When new parents face the project of naming a new baby, most parents sincerely wish the child to have a good, healthy, fortunate, bright and happy life, so they name the child with the best kanji they can think of, or with a name after some person they love, or on occasion, with a lucky character that they have been advised to use by a fortune teller or diviner or some such person if they are particularly old-fashioned.
But on occasion, the parents (mainly father) is so perverse, that they would use a fairly ordinary kanji, but choose a reading that is absolutely impossible for anyone to figure out. My understanding is that they are within their legal rights to choose a special reading for any kanji when naming a child. The child will have to tackle throughout his/her life with defending the reading of his/her name. My name is written 淑子and is read よしこ.This is very normal. But there are many other ways of reading it. And I think — I am not absolutely sure, but I have heard, that if my parents had chosen to read it マリア [VHM: Maria], they would have been within their rights, although they might have been advised at the city hall not to be so eccentric.
Then another kind of perverse parents would choose a character that is not in the usual 漢和辞典 or even in 大漢和辞典, and they will run into the kind of problem Professor Mair is discussing in his essay.

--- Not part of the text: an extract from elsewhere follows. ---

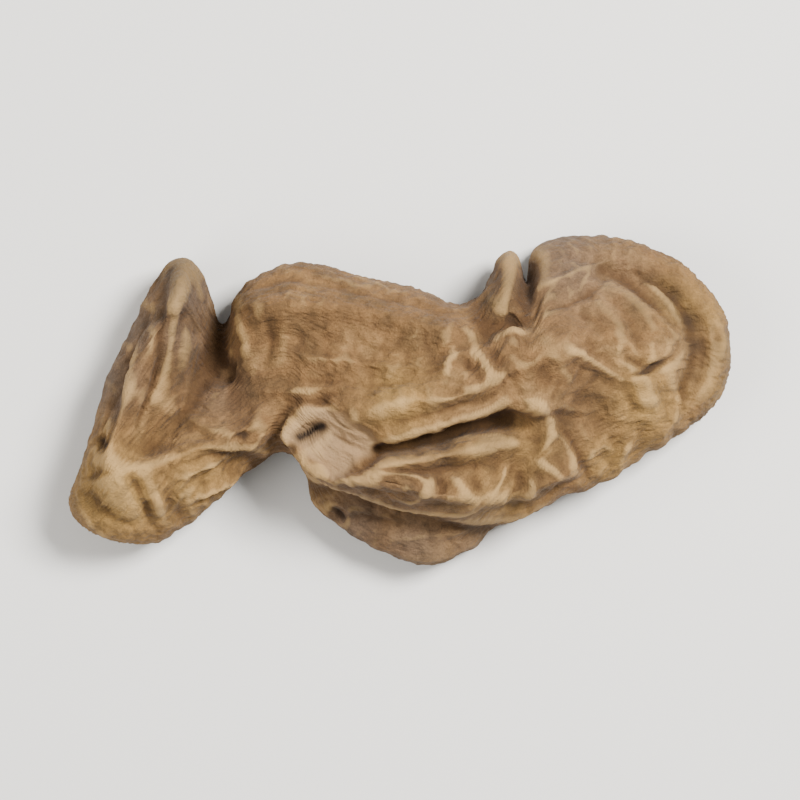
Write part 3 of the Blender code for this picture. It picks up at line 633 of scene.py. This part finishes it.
def closed_piece(name, outer, inner, fields):
    """One closed mesh: the outer net, the inner net turned over with every second line kept, and
    three rows of points between their edges that swell out in a half round: middle + (top - bottom)
    cos(angle) / 2 + away swell sin(angle), with swell a little under half their distance. The last
    strip joins each of the inner edge's points to two of the row's. Fields become attributes."""
    sparse = inner[::INNER_STEP, ::INNER_STEP]
    nets = [np.arange(net.shape[0] ** 2).reshape(net.shape[:2]) for net in (outer, sparse)]
    nets[1] += outer.shape[0] ** 2
    faces = []
    for index, turned_over in zip(nets, (False, True)):
        quads = np.stack([index[:-1, :-1], index[:-1, 1:], index[1:, 1:], index[1:, :-1]], axis=-1)
        quads = quads.reshape(-1, 4)
        faces += (quads[:, ::-1] if turned_over else quads).tolist()

    top, bottom = edge_loop(outer), edge_loop(inner)
    three_lines_in = np.rint(np.linspace(3, NET - 4, NET)).astype(int)
    away = top - edge_loop(outer[np.ix_(three_lines_in, three_lines_in)])
    along = np.roll(top, -1, axis=0) - np.roll(top, 1, axis=0)
    along /= np.linalg.norm(along, axis=1, keepdims=True)
    away -= along * np.sum(away * along, axis=1, keepdims=True)
    away /= np.maximum(np.linalg.norm(away, axis=1, keepdims=True), 1e-9)
    for _ in range(10):
        away = (np.roll(away, 1, axis=0) + 2 * away + np.roll(away, -1, axis=0)) / 4
    swell = 0.45 * np.linalg.norm(top - bottom, axis=1, keepdims=True)
    rows, rings = [], [edge_loop(nets[0])]
    first = nets[1].max() + 1
    for number, turn in enumerate((45, 90, 135)):
        angle = math.radians(turn)
        middle = (top + bottom) / 2 + (top - bottom) / 2 * math.cos(angle)
        rows.append(middle + away * swell * math.sin(angle))
        rings.append(first + number * len(top) + np.arange(len(top)))
    for upper, under in zip(rings[:-1], rings[1:]):
        faces += np.stack([upper, under, np.roll(under, -1), np.roll(upper, -1)], axis=-1).tolist()
    start, between = rings[-1][::INNER_STEP], rings[-1][1::INNER_STEP]
    under = edge_loop(nets[1])
    after = np.roll(under, -1)
    following = np.roll(start, -1)
    for corners in ((start, under, between), (between, under, after), (between, after, following)):
        faces += np.stack(corners, axis=-1).tolist()
    points = np.vstack([outer.reshape(-1, 3), sparse.reshape(-1, 3), *rows])
    points[:, 2] = np.maximum(points[:, 2], 0)

    mesh = bpy.data.meshes.new(name)
    mesh.from_pydata((points * MM).tolist(), [], faces)
    for field, (on_outer, on_inner) in fields.items():
        loop_outer, loop_inner = edge_loop(on_outer), edge_loop(on_inner)
        rim_rows = [loop_outer * (1 - share) + loop_inner * share for share in (0.25, 0.5, 0.75)]
        on_sparse = on_inner[::INNER_STEP, ::INNER_STEP]
        values = np.concatenate([on_outer.ravel(), on_sparse.ravel(), *rim_rows])
        attribute = mesh.attributes.new(field, "FLOAT", "POINT")
        attribute.data.foreach_set("value", values.astype(np.float32))
    mesh.shade_smooth()
    mesh.update()
    piece = bpy.data.objects.new(name, mesh)
    bpy.context.scene.collection.objects.link(piece)
    return piece


def fitted(points, low, high):
    """Moves and stretches the net a little along each axis so its box is the solid's box."""
    least, most = points.min(axis=(0, 1)), points.max(axis=(0, 1))
    return low + (points - least) * (high - low) / (most - least)


def relief(points, passes, spread):
    """How far each point stands out from the softened net, as a share of spread, from -1 to 1."""
    calm = softened(points, passes)
    return np.clip(np.einsum("ijk,ijk->ij", points - calm, net_normals(calm)) / spread, -1, 1)


# ------------------------------------------------------------------------------- materials


# A Mix node's sockets by number: its share, then the two numbers or the two colours that it mixes,
# and where a mixed colour comes out.
SHARE, NUMBER_A, NUMBER_B, COLOUR_A, COLOUR_B = 0, 2, 3, 6, 7
MIXED_COLOUR = 2


def linear(hex_colour):
    """An sRGB hex colour as linear red, green, blue and alpha."""
    parts = [int(hex_colour[i : i + 2], 16) / 255 for i in (1, 3, 5)]
    return [p / 12.92 if p <= 0.04045 else ((p + 0.055) / 1.055) ** 2.4 for p in parts] + [1.0]


def add(tree, kind, settings=None, links=None):
    """Adds a node, sets its properties, sockets and ramp stops from settings, and links its inputs.
    Sockets go by name, or by number where two of them share a name."""
    node = tree.nodes.new(kind)
    for key, value in (settings or {}).items():
        if key == "stops":
            for _ in value[2:]:
                node.color_ramp.elements.new(0.5)
            for element, (place, colour) in zip(node.color_ramp.elements, value):
                element.position, element.color = place, linear(colour)
        elif isinstance(key, int) or key in node.inputs:
            node.inputs[key].default_value = value
        else:
            setattr(node, key, value)
    for key, source in (links or {}).items():
        tree.links.new(source, node.inputs[key])
    return node


def dried_skin():
    """Dried wood ear skin. The outer side is down-covered, so it is dull with a faint velvet sheen.
    Its ridges are a paler tan, partly rubbed bare of down and partly a painted highlight, and its
    creases are brown with painted shade. The inner side is the bare spore-bearing layer, near-black
    and smooth with a soft gloss. Both show through one shader, blended by side."""
    material = bpy.data.materials.new("dried_wood_ear_skin")
    material.use_nodes = True
    tree = material.node_tree
    tree.nodes.clear()
    place = add(tree, "ShaderNodeTexCoord").outputs["Object"]
    field = {
        name: add(tree, "ShaderNodeAttribute", {"attribute_name": name}).outputs["Fac"]
        for name in ("side", "broad_relief", "fine_relief", "stub", "golden", "greyed", "shaded")
    }
    bare = add(tree, "ShaderNodeMath", {"operation": "SUBTRACT", 0: 1.0}, {1: field["side"]}).outputs[0]

    # By width in millimetres: broad patches of tone, mottling, tufts of down and the skin's shrunken
    # net of veins. Real down is finer, and is drawn this coarse so that it shows.
    pattern = {
        name: add(
            tree,
            "ShaderNodeTexNoise",
            {
                "Scale": 1 / (width * MM),
                "Detail": detail,
                "Roughness": roughness,
                "Distortion": warp,
                "noise_type": kind,
            },
            {"Vector": place},
        ).outputs["Fac"]
        for name, width, detail, roughness, warp, kind in (
            ("patches", 4.0, 3.0, 0.55, 0.3, "FBM"),
            ("mottling", 0.9, 4.0, 0.65, 0.6, "FBM"),
            ("down", 0.14, 2.0, 0.7, 0.0, "FBM"),
            ("veins", 1.2, 3.0, 0.5, 0.8, "RIDGED_MULTIFRACTAL"),
        )
    }

    colour = add(
        tree,
        "ShaderNodeValToRGB",
        {"stops": [(0.32, "#6c5131"), (0.50, "#83603a"), (0.66, "#967348")]},
        {"Fac": pattern["patches"]},
    ).outputs["Color"]
    # The warmer gold is partly the skin's own tone and partly a painted highlight, and the greyer tone is in
    # one spot a painted reflection.
    for name, tint in (("golden", "#ab8549"), ("greyed", "#705d4d")):
        colour = add(
            tree,
            "ShaderNodeMix",
            {"data_type": "RGBA", COLOUR_B: linear(tint)},
            {SHARE: field[name], COLOUR_A: colour},
        ).outputs[MIXED_COLOUR]
    for name, strength, low, high in (("mottling", 0.55, 0.36, 0.64), ("down", 0.45, 0.3, 0.7)):
        grey = add(
            tree,
            "ShaderNodeValToRGB",
            {"stops": [(low, "#565656"), (high, "#aaaaaa")]},
            {"Fac": pattern[name]},
        ).outputs["Color"]
        colour = add(
            tree,
            "ShaderNodeMix",
            {"data_type": "RGBA", "blend_type": "OVERLAY", SHARE: strength},
            {COLOUR_A: colour, COLOUR_B: grey},
        ).outputs[MIXED_COLOUR]

    # The ridges are paler, partly down rubbed off and partly a painted highlight, the creases are darker
    # with painted shade, the stub's cut is bare, and the shaded field lays on painted shade.
    height = add(
        tree,
        "ShaderNodeMath",
        {"operation": "MULTIPLY_ADD", 1: 0.15},
        {0: field["broad_relief"], 2: field["fine_relief"]},
    ).outputs[0]
    stub = add(tree, "ShaderNodeMath", {"operation": "MULTIPLY", 1: 0.6}, {0: field["stub"]}).outputs[0]
    ridge_highlight_and_wear, crease_shade = (
        add(
            tree,
            "ShaderNodeMapRange",
            {"From Min": begins, "From Max": ends, "To Min": 0.0, "To Max": most},
            {"Value": height},
        ).outputs[0]
        for begins, ends, most in ((0.4, 1.2, 0.5), (-0.15, -1.1, 0.70))
    )
    for share, tint in (
        (ridge_highlight_and_wear, "#b5935f"),
        (crease_shade, "#38230f"),
        (stub, "#947857"),
        (field["shaded"], "#241a12"),
    ):
        colour = add(
            tree,
            "ShaderNodeMix",
            {"data_type": "RGBA", COLOUR_B: linear(tint)},
            {SHARE: share, COLOUR_A: colour},
        ).outputs[MIXED_COLOUR]

    inner = add(
        tree,
        "ShaderNodeValToRGB",
        {"stops": [(0.3, "#1b1918"), (0.55, "#282422"), (0.75, "#39322d")]},
        {"Fac": pattern["patches"]},
    ).outputs["Color"]
    colour = add(
        tree,
        "ShaderNodeMix",
        {"data_type": "RGBA"},
        {SHARE: field["side"], COLOUR_A: colour, COLOUR_B: inner},
    ).outputs[MIXED_COLOUR]
    downy, smooth = (
        add(
            tree, "ShaderNodeMapRange", {"To Min": low, "To Max": high}, {"Value": pattern["mottling"]}
        ).outputs[0]
        for low, high in ((0.70, 0.95), (0.34, 0.55))
    )
    roughness = add(
        tree,
        "ShaderNodeMix",
        {"data_type": "FLOAT"},
        {SHARE: field["side"], NUMBER_A: downy, NUMBER_B: smooth},
    ).outputs[0]

    normal = add(
        tree, "ShaderNodeBump", {"Distance": 0.00012, "Strength": 0.5}, {"Height": pattern["mottling"]}
    ).outputs["Normal"]
    for name, depth in (("veins", 0.0002), ("down", 0.00009)):
        normal = add(
            tree,
            "ShaderNodeBump",
            {"Distance": depth},
            {"Height": pattern[name], "Normal": normal, "Strength": bare},
        ).outputs["Normal"]
    shader = add(
        tree,
        "ShaderNodeBsdfPrincipled",
        {"IOR": 1.45, "Specular IOR Level": 0.2, "Sheen Weight": 0.03, "Sheen Roughness": 0.5},
        {"Base Color": colour, "Roughness": roughness, "Normal": normal},
    )
    add(tree, "ShaderNodeOutputMaterial", links={"Surface": shader.outputs[0]})
    return material


def plain_floor():
    """Matt off-white paper board."""
    material = bpy.data.materials.new("paper_board")
    material.use_nodes = True
    shader = material.node_tree.nodes["Principled BSDF"]
    shader.inputs["Base Color"].default_value = linear("#d9d6d0")
    shader.inputs["Roughness"].default_value = 0.9
    return material


# ----------------------------------------------------------------------------------- scene


# Each soft box: its place from the piece's middle and its side, both in lengths of the piece, and
# its watts.
SOFT_BOXES = {"key": ((2.6, 1.8, 4.8), 1.8, 2.1), "fill": ((-4.0, -1.0, 4.0), 4.0, 0.6)}
ROOM_LIGHT = 0.42       # strength of the even white light from all round
LENS, SENSOR = 170, 36  # of the camera
FRAME_SHARE = 0.84      # how much of the frame's width the piece spans
FLOOR_REACH = 20        # how far the floor runs each way, in lengths of the piece


def soft_light(name, place, aim, size, watts):
    """A square soft box at place that points at aim."""
    data = bpy.data.lights.new(name, "AREA")
    data.size, data.energy = size, watts
    light = bpy.data.objects.new(name, data)
    light.location = place
    light.rotation_euler = (aim - light.location).to_track_quat("-Z", "Y").to_euler()
    bpy.context.scene.collection.objects.link(light)


def studio(low, high):
    """A pale floor, soft boxes and an overhead camera, all placed from the piece's own box."""
    middle = (low + high) / 2
    length = high.x - low.x
    side = np.linspace(-FLOOR_REACH, FLOOR_REACH, 5) * length
    x, y = np.meshgrid(side, side)
    index = np.arange(x.size).reshape(x.shape)
    faces = np.stack([index[:-1, :-1], index[:-1, 1:], index[1:, 1:], index[1:, :-1]], axis=-1)
    mesh = bpy.data.meshes.new("floor")
    points = np.stack([x, y, 0 * x], axis=-1)
    mesh.from_pydata(points.reshape(-1, 3).tolist(), [], faces.reshape(-1, 4).tolist())
    mesh.materials.append(plain_floor())
    floor = bpy.data.objects.new("floor", mesh)
    bpy.context.scene.collection.objects.link(floor)

    for name, (place, size, watts) in SOFT_BOXES.items():
        soft_light(name, middle + Vector(place) * length, middle, size * length, watts)
    world = bpy.data.worlds.new("studio")
    bpy.context.scene.world = world
    world.use_nodes = True
    background = world.node_tree.nodes["Background"]
    background.inputs["Color"].default_value = (1, 1, 1, 1)
    background.inputs["Strength"].default_value = ROOM_LIGHT

    data = bpy.data.cameras.new("camera")
    data.lens, data.sensor_width = LENS, SENSOR
    data.clip_start, data.clip_end = 0.001, 10
    camera = bpy.data.objects.new("camera", data)
    camera.location = middle + Vector((0, 0, length / FRAME_SHARE * LENS / SENSOR))
    bpy.context.scene.collection.objects.link(camera)
    bpy.context.scene.camera = camera


def main():
    """Shapes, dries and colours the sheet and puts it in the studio."""
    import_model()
    low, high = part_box("wood_ear")
    net = creased(broad_form(passes=5), CREASES, uneven=0.65)
    net = dried_in_two_stages(net)
    # Painted shade in the splits, laid into the shaded field.
    split = in_splits(net)
    net = creased(net, SPLITS, uneven=0.0)
    calm = (1 - off_corners())[..., None]
    net = softened(net, 1) * (1 - calm) + softened(net, 16) * calm
    broad_relief, fine_relief = relief(net, passes=24, spread=0.35), relief(net, passes=5, spread=0.08)
    stub = stub_hold(net[..., 0], net[..., 1], ease=0.5)
    net = fitted(wrinkled(net), np.array(low) / MM, np.array(high) / MM)

    # Each field's values on the outer side and on the inner side.
    zero, one = np.zeros((NET, NET)), np.ones((NET, NET))
    fields = {
        "side": (zero, one),
        "broad_relief": (broad_relief, broad_relief),
        "fine_relief": (fine_relief, fine_relief),
        "stub": (stub, zero),
        # The gold tone with painted highlight, the greyer tone with one painted reflection, and painted
        # shade from the spots and the splits.
        "golden": (tinted(net, GOLDEN_AND_HIGHLIT), zero),
        "greyed": (tinted(net, GREYED), zero),
        "shaded": (np.maximum(tinted(net, SHADED), split), zero),
    }
    piece = closed_piece("wood_ear_skin", net, flesh(net), fields)
    piece.data.materials.append(dried_skin())
    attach(piece, "root")
    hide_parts("wood_ear")
    studio(low, high)


main()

My feeling is that both types of parents are extremely unkind to the child, making the child's life difficult and miserable. In the first case, it won't be too bad because the kanji is included in the electronic conversion – you just use the ordinary reading to obtain the right character. But the second case is very very difficult. Professor Mair is right to advise people "don't inflict xī 肸 on your child, and stay away from it yourself. It will only give you trouble in this modern world of electronic data processing."

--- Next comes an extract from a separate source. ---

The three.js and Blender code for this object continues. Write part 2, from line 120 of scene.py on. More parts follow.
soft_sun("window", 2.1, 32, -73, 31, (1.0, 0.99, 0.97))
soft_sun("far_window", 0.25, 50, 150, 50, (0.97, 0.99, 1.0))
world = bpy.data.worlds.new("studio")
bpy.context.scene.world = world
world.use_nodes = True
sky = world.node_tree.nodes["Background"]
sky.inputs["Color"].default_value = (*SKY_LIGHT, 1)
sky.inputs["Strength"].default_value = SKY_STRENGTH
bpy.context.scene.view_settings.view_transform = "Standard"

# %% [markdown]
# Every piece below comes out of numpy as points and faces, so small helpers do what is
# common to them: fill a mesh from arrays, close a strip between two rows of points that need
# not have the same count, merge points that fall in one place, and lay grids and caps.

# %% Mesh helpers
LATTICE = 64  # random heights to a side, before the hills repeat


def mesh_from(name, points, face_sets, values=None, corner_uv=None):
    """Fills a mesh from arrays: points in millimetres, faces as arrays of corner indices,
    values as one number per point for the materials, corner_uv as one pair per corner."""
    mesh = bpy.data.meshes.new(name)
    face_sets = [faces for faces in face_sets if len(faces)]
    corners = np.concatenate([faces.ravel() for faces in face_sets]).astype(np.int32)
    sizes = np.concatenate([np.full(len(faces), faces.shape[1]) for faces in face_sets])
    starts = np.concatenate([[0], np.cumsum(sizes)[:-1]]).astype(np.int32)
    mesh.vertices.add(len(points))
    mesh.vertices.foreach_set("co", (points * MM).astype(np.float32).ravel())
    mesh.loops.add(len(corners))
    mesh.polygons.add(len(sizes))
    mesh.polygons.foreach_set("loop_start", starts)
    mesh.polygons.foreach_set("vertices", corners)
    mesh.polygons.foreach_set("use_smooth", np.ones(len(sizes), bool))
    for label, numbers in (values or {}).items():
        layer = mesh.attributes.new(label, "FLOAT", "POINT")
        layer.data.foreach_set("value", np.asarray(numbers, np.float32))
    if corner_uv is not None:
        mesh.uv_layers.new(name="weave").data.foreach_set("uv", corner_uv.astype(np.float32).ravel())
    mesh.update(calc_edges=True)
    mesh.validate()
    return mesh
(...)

Now about the difficulty I run into very often in my research and writing. I have encountered many names of Edo period essayists that I can't figure out the reading of, or I cannot find the character in my computer's Kanji conversion capacity. My solution for figuring out the reading is usually going to Morohashi. And going to Google, I search by various readings suggested by Morohashi. Very often, I can find a listing, if the person is a writer or a historical figure, no matter how obscure the person is. Of course there are many cases I cannot find. But I have been lucky most of the time. When I find that person, I just copy the kanji from the Google listing and reproduce it into my writing or bibliography, or whatever I need it for.
JREL said,
September 7, 2011 @ 1:35 am
@B.Ma:
I don't mean to say that this would solve all problems, but if tone marks were used more consistently in Pinyin, it would reduce at least some confusion. Other writing systems are quite happy with diacritics, why not Pinyin?
This is a complaint I often hear from English speakers: Pinyin letters sound different from English letters. Well, tough. After all, if ‹ch› can be [ʧ] in English, [ʃ] in French, and [x] in German, why can't it be [tʂʰ] in Pinyin? Remember: letters ≠ sounds. Pinyin is a Latin-based writing system that is as different from English as any other, and should be treated as such.
~flow said,
September 7, 2011 @ 12:40 pm
@"‹ch› can […] [x] in German"—worse! ‹ch› can be either [x] or [ç], depending on position. It's [x] in ‹Kuchen› ('cake') but [ç] in ‹Kuhchen› (rare; a diminutive of ‹Kuh›: 'small cow').
just as an aside, when you hear either ['ku:çən] or ['ku:xən], you can in principle not know whether to write it ‹Kuchen›, ‹Kuhchen›, ‹Quchen›, or ‹Kuuchen›, although likelihood is very strongly in favor of the first two. similarly, upon reading any of these spellings, you cannot derive the pronunciation from the spelling alone with certainty (although the correct solutions are the ones that are probably the statistically most favored ones)—you must know these words before to be sure.
i seem to remember that some decades ago, some germans fell prey to offical arbitrariness when they were told their surnames had been re-spelled from using ‹hs› to using ‹ß›, the reasoning being that ‹hs› 'does not conform to german spelling rules'—which is a surprising in a country that has no officially proscribed spelling rules, no mention of the german language in the constitution, and is home to about 16 million people (20% of the entire population) with 'migrationshintergrund' ('migrational background').
Wentao said,
September 10, 2011 @ 9:31 am
A person named 佛肸 (bi4 xi1) appeared in the Analects 《论语·阳货》, arguably the most influential work ever written in Chinese. Although it's certainly not a commonly used character in modern days, I think all scholars and readers of classics, or anyone who attended a traditional school, should know this character, since the Analects is a book as fundamental as the Pentateuch.
Actually the story about 佛肸 is quite famous; it's one of the three occasions when Confucius himself was tempted to assume office under someone unworthy, against his moral principles. Ms Kang's parents' choice might be eccentric, but no more than Western parents' in choosing a biblical baby name, e.g. Gideon and Nehemiah.
By the way, the name sounds the same as the era name of the great Manchu emperor, 康熙.
GummySnake said,
October 15, 2011 @ 1:23 am
Not to mention the character "肸" is not even included in 《现代汉语通用字表》or 《通用规范汉字表》
Lareina said,
October 27, 2011 @ 12:39 pm
that is why a more efficient system, like a modified pinyin system should be invented and used more often in daily life.